My oldest just turned 4 and has asked me where babies come from. I think they are talking about it at pre-school. So I need to get in first, before he thinks they come from space ships or mom throws them up from her mouth because she's gotten too fat to keep them in anymore. Yep, those are some great preschooler stories!

So I told him that Dad's start the process by putting the tiny seed in Mom and she grows the seed for nearly a year. He was fine with that and asked me how and where does the baby come out and I told him and he laughed hard, thinking it was a joke which made me laugh so I had to stop and get serious! So now he's ok with that too.
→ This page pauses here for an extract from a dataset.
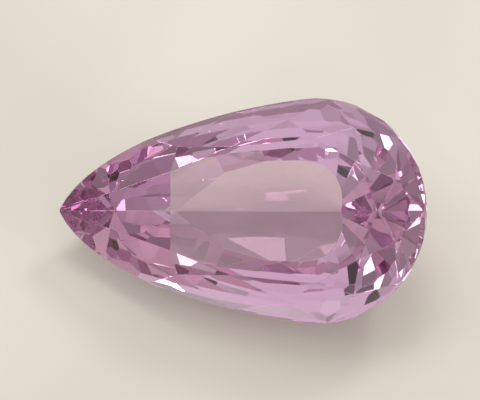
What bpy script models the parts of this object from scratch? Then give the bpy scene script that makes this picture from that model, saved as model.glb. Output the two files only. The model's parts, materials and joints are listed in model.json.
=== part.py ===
"""Pear-cut kunzite gemstone lying on its pavilion, for Blender 4.5, in metres with +Z up.

The stone is cut as a lapidary cuts one: a blank is trimmed by one plane for each facet, first in the
stone's own axes, in millimetres: x along the length with the tip at -x, y across, z up out of the
table, and the origin at the centre of the round end, halfway up the girdle. It is then laid down on
one pavilion facet, the way a loose stone comes to rest.
"""

import math

import bmesh
import bpy
from mathutils import Matrix, Vector

NODE = "kunzite"
METRES_PER_MM = 0.001

# Outline of the girdle, in millimetres
ROUND_RADIUS = 6.75
TIP_REACH = 16.2
NOSE_HANDLE_BACK = 0.10
NOSE_HANDLE_OUT = 0.67
SIDE_HANDLE = 0.15
GIRDLE_THICKNESS = 0.68
GIRDLE_FACETS_PER_SIDE = 32

# Crown, in millimetres and degrees
CROWN_HEIGHT = 1.87
TABLE_TIP_CORNER = (-8.50, 2.37)
SHOULDER_X = -10.45
MAIN_FACETS = ((103.0, 41.0), (83.0, 38.0), (40.0, 38.0), (0.0, 38.0))
STAR_DROP = 0.38

# Pavilion: each tier starts at an inset from the girdle, as a share of the half width there, and
# slopes in degrees. Its facets stand along the half outline, counted back from the round end in steps
# of a pitch in millimetres, from an offset in steps as far as a station: 0 is the tip, 1 the round end.
TIERS = (
    {"inset": 0.0, "slope": 53.6, "pitch_at_tip": 3.2, "offset": 0.53, "until": 0.0},
    {"inset": 0.23, "slope": 48.5, "pitch_at_tip": 3.2, "offset": 0.0, "until": 0.0},
    {"inset": 0.44, "slope": 38.8, "pitch_at_tip": 3.7, "offset": 0.72, "until": 0.21},
)
PITCH_ROUND_END = 2.06
PITCH_KNEE = 0.6
KEEL_DEPTH = 6.10
KEEL_SLOPE = 30.7
KEEL_TURN = 18.2

OUTLINE_STEPS = 400
NORMAL_STEP = 0.003
MERGE_MM = 0.004

GIRDLE_TOP = GIRDLE_THICKNESS / 2
GIRDLE_BOTTOM = -GIRDLE_THICKNESS / 2
TABLE_HEIGHT = GIRDLE_TOP + CROWN_HEIGHT


def clear_scene():
    """Remove every object that the file starts with."""
    for obj in list(bpy.data.objects):
        bpy.data.objects.remove(obj, do_unlink=True)


def bezier(start, handle_a, handle_b, end, t):
    """Return the point at t on a cubic curve."""
    u = 1.0 - t
    return start * u**3 + handle_a * (3 * u * u * t) + handle_b * (3 * u * t * t) + end * t**3


def half_outline():
    """Return points along the girdle's +y half, from the tip round to the far end."""
    start = Vector((-TIP_REACH, 0.0))
    nose = Vector((-TIP_REACH * (1 - NOSE_HANDLE_BACK), ROUND_RADIUS * NOSE_HANDLE_OUT))
    side = Vector((-TIP_REACH * SIDE_HANDLE, ROUND_RADIUS))
    shoulder = Vector((0.0, ROUND_RADIUS))
    points = [bezier(start, nose, side, shoulder, i / OUTLINE_STEPS) for i in range(OUTLINE_STEPS)]
    for i in range(OUTLINE_STEPS + 1):
        angle = math.radians(90 - 90 * i / OUTLINE_STEPS)
        points.append(Vector((ROUND_RADIUS * math.cos(angle), ROUND_RADIUS * math.sin(angle))))
    return points


OUTLINE = half_outline()
RUN = [0.0]
for before, after in zip(OUTLINE, OUTLINE[1:]):
    RUN.append(RUN[-1] + (after - before).length)


def outline_at(station):
    """Return the outline's point at a station, 0 at the tip and 1 at the round end."""
    goal = min(max(station, 0.0), 1.0) * RUN[-1]
    i = next(k for k, run in enumerate(RUN[1:], 1) if run >= goal)
    share = (goal - RUN[i - 1]) / (RUN[i] - RUN[i - 1])
    return OUTLINE[i - 1].lerp(OUTLINE[i], share)


def outline_azimuth(station):
    """Return the direction in degrees that the outline faces at a station."""
    if station >= 1.0:
        return 0.0
    along = outline_at(station + NORMAL_STEP) - outline_at(station - NORMAL_STEP)
    return math.degrees(math.atan2(along.x, -along.y))


def support_point(azimuth):
    """Return the outline's point that lies furthest toward an azimuth."""
    toward = Vector((math.cos(math.radians(azimuth)), math.sin(math.radians(azimuth))))
    return max(OUTLINE, key=lambda point: point.dot(toward))


def facet(azimuth, slope, point, up=1.0):
    """Return a facet plane: a point on it, and its outward normal."""
    a, s = math.radians(azimuth), math.radians(slope)
    return point, Vector((math.sin(s) * math.cos(a), math.sin(s) * math.sin(a), up * math.cos(s)))


def facet_through(a, b, c):
    """Return the facet plane through three points, facing away from the stone's middle."""
    normal = (b - a).cross(c - a).normalized()
    if normal.dot(a) < 0:
        normal.negate()
    return a, normal


def mirrored(plane):
    """Return the same facet on the other side of the long axis."""
    point, normal = plane
    return Vector((point.x, -point.y, point.z)), Vector((normal.x, -normal.y, normal.z))


def both_sides(plane):
    """Return a facet and its twin across the long axis."""
    return [plane, mirrored(plane)]


def meet(plane_a, plane_b, height):
    """Return the point at a height where two facets meet."""
    rows = [plane_a[1], plane_b[1], Vector((0, 0, 1))]
    sides = [plane_a[1].dot(plane_a[0]), plane_b[1].dot(plane_b[0]), height]
    return Matrix(rows).inverted() @ Vector(sides)


def crown_facets():
    """Return the table, the tip facet, and the main, star and break facets of the crown."""
    tip = Vector((-TIP_REACH, 0.0, GIRDLE_TOP))
    corner = Vector((*TABLE_TIP_CORNER, TABLE_HEIGHT))
    shoulder = min(OUTLINE, key=lambda point: abs(point.x - SHOULDER_X)).to_3d()
    shoulder.z = GIRDLE_TOP
    mains = [facet_through(corner, tip, shoulder)]
    table_corners = [corner]
    girdle_meets = [shoulder]
    for azimuth, slope in MAIN_FACETS:
        foot = support_point(azimuth).to_3d()
        foot.z = GIRDLE_TOP
        a = math.radians(azimuth)
        run = CROWN_HEIGHT / math.tan(math.radians(slope))
        mains.append(facet(azimuth, slope, foot))
        table_corners.append(foot + Vector((-run * math.cos(a), -run * math.sin(a), CROWN_HEIGHT)))
        girdle_meets.append(foot)
    planes = [(Vector((0, 0, TABLE_HEIGHT)), Vector((0, 0, 1)))]
    planes.append(facet_through(corner, Vector((corner.x, -corner.y, corner.z)), tip))
    star_height = TABLE_HEIGHT - STAR_DROP * CROWN_HEIGHT
    for i, main in enumerate(mains):
        planes += both_sides(main)
        if i + 1 < len(mains):
            apex = meet(main, mains[i + 1], star_height)
            planes += both_sides(facet_through(table_corners[i], table_corners[i + 1], apex))
            planes += both_sides(facet_through(girdle_meets[i], girdle_meets[i + 1], apex))
    return planes


def girdle_facets():
    """Return the upright facets that the girdle is ground to, with a narrow one across the tip."""
    planes = [facet(180.0, 90.0, Vector((-TIP_REACH, 0, 0)))]
    for i in range(GIRDLE_FACETS_PER_SIDE):
        station = (i + 0.5) / GIRDLE_FACETS_PER_SIDE
        planes += both_sides(facet(outline_azimuth(station), 90.0, outline_at(station).to_3d()))
    return planes


def station_of(tier, steps):
    """Return the station a number of steps back from the round end, as the pitch grows to the tip."""
    station = 1.0 - steps * PITCH_ROUND_END / RUN[-1]
    if station >= PITCH_KNEE:
        return station
    past_knee = steps - (1.0 - PITCH_KNEE) * RUN[-1] / PITCH_ROUND_END
    widening = tier["pitch_at_tip"] - PITCH_ROUND_END
    pitch = PITCH_ROUND_END * math.exp(past_knee * widening / (PITCH_KNEE * RUN[-1]))
    return PITCH_KNEE * (tier["pitch_at_tip"] - pitch) / widening


def tier_facet(number, steps):
    """Return a tier's facet at a number of steps from the round end, toward +y."""
    tier = TIERS[number]
    station = station_of(tier, steps)
    azimuth = outline_azimuth(station)
    a = math.radians(azimuth)
    point = outline_at(station).to_3d()
    half_width = point.y if point.x < 0 else ROUND_RADIUS
    for above, below in zip(TIERS[:number], TIERS[1 : number + 1]):
        strip = (below["inset"] - above["inset"]) * half_width
        fall = strip * math.tan(math.radians(above["slope"]))
        point -= Vector((strip * math.cos(a), strip * math.sin(a), fall))
    point.z += GIRDLE_BOTTOM
    return facet(azimuth, tier["slope"], point, up=-1.0)


def keel_facet():
    """Return the shallow facet on the +y side that meets its twin along the keel."""
    keel = Vector((0, 0, GIRDLE_BOTTOM - KEEL_DEPTH))
    return facet(90.0 + KEEL_TURN, KEEL_SLOPE, keel, up=-1.0)


def pavilion_facets():
    """Return all the pavilion's facets."""
    planes = []
    for number, tier in enumerate(TIERS):
        steps = tier["offset"]
        while station_of(tier, steps) > max(tier["until"], NORMAL_STEP):
            plane = tier_facet(number, steps)
            planes += both_sides(plane) if steps else [plane]
            steps += 1.0
    return planes + both_sides(keel_facet())


def cut_stone(planes):
    """Cut a block down to the stone with one plane for each facet."""
    bm = bmesh.new()
    bmesh.ops.create_cube(bm, size=4 * TIP_REACH)
    for point, normal in planes:
        geometry = bm.verts[:] + bm.edges[:] + bm.faces[:]
        cut = bmesh.ops.bisect_plane(
            bm, geom=geometry, dist=1e-6, plane_co=point, plane_no=normal, clear_outer=True
        )
        rim = [item for item in cut["geom_cut"] if isinstance(item, bmesh.types.BMEdge)]
        if len(rim) > 2:
            bmesh.ops.edgenet_fill(bm, edges=rim)
    bmesh.ops.remove_doubles(bm, verts=bm.verts[:], dist=MERGE_MM)
    bmesh.ops.dissolve_degenerate(bm, edges=bm.edges[:], dist=MERGE_MM)
    bmesh.ops.recalc_face_normals(bm, faces=bm.faces[:])
    return bm


def lay_down(bm):
    """Turn the stone onto its keel facet toward -y, long axis over +X, and centre it."""
    normal = mirrored(keel_facet())[1]
    turn = normal.rotation_difference(Vector((0, 0, -1))).to_matrix()
    long_axis = turn @ Vector((1, 0, 0))
    heading = Matrix.Rotation(-math.atan2(long_axis.y, long_axis.x), 3, "Z")
    bmesh.ops.rotate(bm, verts=bm.verts[:], cent=(0, 0, 0), matrix=heading @ turn)
    low = Vector([min(vert.co[k] for vert in bm.verts) for k in range(3)])
    high = Vector([max(vert.co[k] for vert in bm.verts) for k in range(3)])
    centre = Vector(((low.x + high.x) / 2, (low.y + high.y) / 2, low.z))
    bmesh.ops.translate(bm, verts=bm.verts[:], vec=-centre)
    bmesh.ops.scale(bm, verts=bm.verts[:], vec=(METRES_PER_MM,) * 3)


def crystal_material():
    """Return the pale pink, clear crystal."""
    material = bpy.data.materials.new("clear_pink_kunzite")
    material.use_nodes = True
    shader = material.node_tree.nodes["Principled BSDF"]
    shader.inputs["Base Color"].default_value = (0.78, 0.50, 0.66, 1.0)
    shader.inputs["Roughness"].default_value = 0.02
    shader.inputs["Metallic"].default_value = 0.0
    shader.inputs["IOR"].default_value = 1.67
    shader.inputs["Transmission Weight"].default_value = 1.0
    return material


def build_kunzite():
    """Cut the stone, lay it down and link it to the scene."""
    bm = cut_stone(crown_facets() + girdle_facets() + pavilion_facets())
    lay_down(bm)
    mesh = bpy.data.meshes.new(NODE)
    bm.to_mesh(mesh)
    bm.free()
    mesh.materials.append(crystal_material())
    stone = bpy.data.objects.new(NODE, mesh)
    bpy.context.collection.objects.link(stone)
    return stone


def main():
    """Build the part."""
    clear_scene()
    build_kunzite()


main()
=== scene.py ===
"""Looks of a pear-cut kunzite gemstone that lies on its pavilion, for Blender 4.5.

Lengths in the sizes below are in millimetres, and angles in degrees. The axes are the part's: +X
runs along the stone from its tip to its round end, and +Z up from the cloth.
"""

import json
import logging
import math
from dataclasses import dataclass, field
from enum import Enum
from typing import Any

import bmesh
import bpy
from mathutils import Matrix, Vector


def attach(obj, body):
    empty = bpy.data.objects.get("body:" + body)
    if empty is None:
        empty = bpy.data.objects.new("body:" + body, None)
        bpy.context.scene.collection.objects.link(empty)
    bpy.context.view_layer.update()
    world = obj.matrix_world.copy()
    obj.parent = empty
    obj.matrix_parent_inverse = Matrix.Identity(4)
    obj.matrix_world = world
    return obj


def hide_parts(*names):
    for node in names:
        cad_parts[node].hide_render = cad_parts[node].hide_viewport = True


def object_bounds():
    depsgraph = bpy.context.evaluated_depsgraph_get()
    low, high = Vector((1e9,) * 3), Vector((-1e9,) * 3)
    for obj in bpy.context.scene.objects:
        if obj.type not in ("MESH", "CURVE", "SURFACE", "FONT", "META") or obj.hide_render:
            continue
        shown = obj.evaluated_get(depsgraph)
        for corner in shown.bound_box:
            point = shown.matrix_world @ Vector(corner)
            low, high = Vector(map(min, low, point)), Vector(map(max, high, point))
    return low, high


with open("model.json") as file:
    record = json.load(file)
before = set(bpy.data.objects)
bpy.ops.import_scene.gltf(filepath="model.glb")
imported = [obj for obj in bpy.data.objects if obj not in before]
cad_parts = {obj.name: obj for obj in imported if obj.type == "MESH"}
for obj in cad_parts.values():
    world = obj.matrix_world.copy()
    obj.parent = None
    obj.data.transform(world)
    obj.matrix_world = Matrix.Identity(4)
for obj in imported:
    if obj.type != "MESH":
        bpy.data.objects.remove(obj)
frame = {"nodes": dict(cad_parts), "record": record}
CAD_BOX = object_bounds()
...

Then a week later he asked "but HOW does that Dad put the seed in?" and I thought, oh God. Not that I have a problem telling him but he'll obsess about it. He is 4 and is well aware of his private parts and their 'other' function because all young children are sexually aware in a natural and very innocent kind of way. He knows that some behaviors belong in his room and that they are perfectly ok, but they are private.

So honestly - the earlier the better. Let them know exactly where babies come from, in an age appropriate manner. The next time he asks HOW a Dad puts the seed in, I'll just tell him. I know he'll get a giggle out of it but as long as I act normally and don't make a big deal of it, he won't either.

I still shower with all my children (goodness, you do? yes I do!) so they are very aware of different bodies and different parts and really could not care less. It's all pretty normal to them, although we'll stop showering with our oldest in the next few months, simply because we have to stop at some stage!

So starting at age 3 is my recommendation and as long as it's done simply and respectfully, none of us will ever have to dread The Talk that shouldn't have to happen anyway.